9.7.14

Cultura da simplicidade, essa desconhecida

Confesso que tenho muitas dificuldades em entender e encontrar definições para o conceito de simplicidade aplicado a pessoas. E sobretudo não me revejo em utilizar “simples” como um adjetivo elogioso, quando aplicado sem ser num contexto muito preciso e muito pouco possível de estender a toda uma vida. Também é verdade que “simples” se tornou o antónimo de vaidoso, mas então se a simplicidade é uma tão grande virtude como não se ficar vaidoso quando alguém lhe aponta esta característica? É que até as situações que se dizem simples, de resolução se são um problema, me parecem sempre mais subestimadas do que integralmente resolvidas.
Ocupo-me do assunto porque tenho estado em situações que se dizem ora solenes, ora simples e não tenho conseguido entender a diferença. Uma cerimónia pode ser solene e simples, pode ser solene e complicada, mas é sempre uma cerimónia. Se não é uma cerimónia, há vários tipos de situações que também podem ser elaboradas. Elaborado é-me mais fácil de definir e classificar, sem juízos negativos ou positivos a priori. Elaborado é uma espécie de sinónimo de algo longo, que requer atenção e concentração, e em que os papéis dos diferentes intervenientes estão bem definidos e sem grande margem para improvisos.
Regressando às pessoas, não me parece que uma pessoa elaborada seja pior que uma pessoa simples. Até porque há pessoas, dizem-me nas descrições e comentários que delas se fazem, que quase poderíamos classificar de elaboradamente simples e outras de simplesmente elaboradas. As pessoas do primeiro tipo que agem de forma tão simples, ou tão aparentemente simples já que é preciso muita elaboração, que parece que estão, como diz o povo, a tentar “meter-nos Lisboa pelos olhos dentro”. Já as do outro tipo, com algum tempo e convivência, lida-se muito facilmente com algumas delas, nem que seja numa atitude de “amigo não empata amigo”.  

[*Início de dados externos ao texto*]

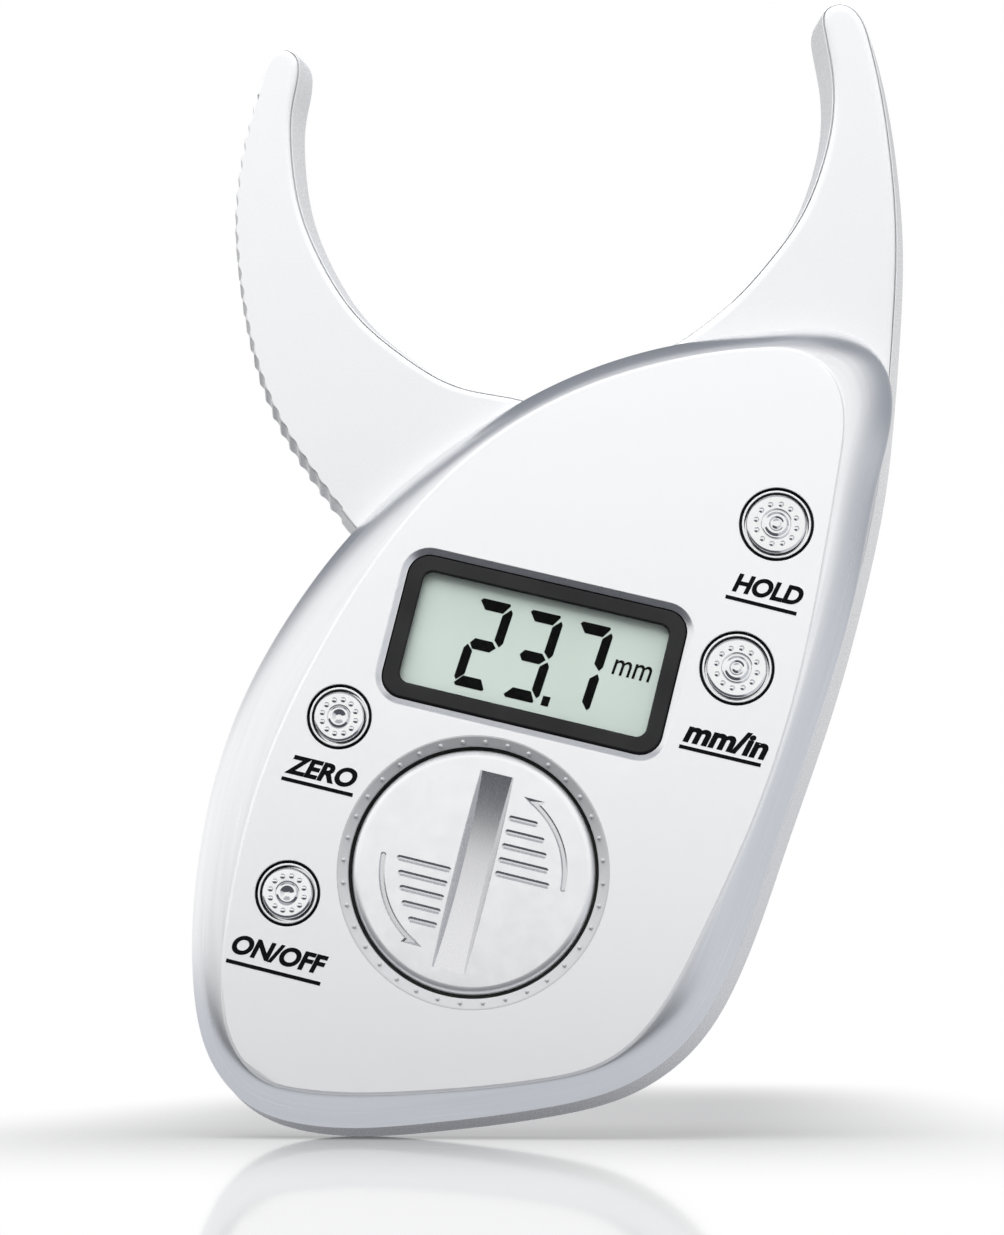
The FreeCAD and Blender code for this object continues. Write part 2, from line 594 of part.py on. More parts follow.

Mas isto devo ser eu que alinho com o Paul Valéry que dizia: «O que é simples é sempre falso. O que o não é, não serve para nada.» Não sei se o Valéry aplicava a simplicidade às pessoas e o culto que se faz desta característica, para mim pseudo, nas loas que se lhes entoa. Mas é que com este aforismo de Valéry, começo a acreditar que a simplicidade, das coisas como das pessoas, tem um caráter utilitário, o que faz com que os humanos sejam recursos, para outros humanos, claro, e talvez esta taxonomia não seja mais do que uma tática de gerir o pessoal com quem vamos tendo de lidar no dia-a-dia. Tê-los como simples é sempre meio caminho andado para, das duas, pelo menos uma: ou a simplicidade dos outros nos dar menos trabalho e nos facilitar a vida; ou, talvez mais honestamente, ao etiquetar alguém de simples permitir-se que dela não se espere muito, o que a acumular com a honestidade tem muito de indecente. Enfim, Valéry faz-me acreditar que por trás de uma simplicidade está sempre muita elaboração e, como tal, há que antes de louvar ou criticar com o termo em causa, perceber o caminho percorrido para se adquirir esse estatuto tão socialmente relevante de pessoa simples.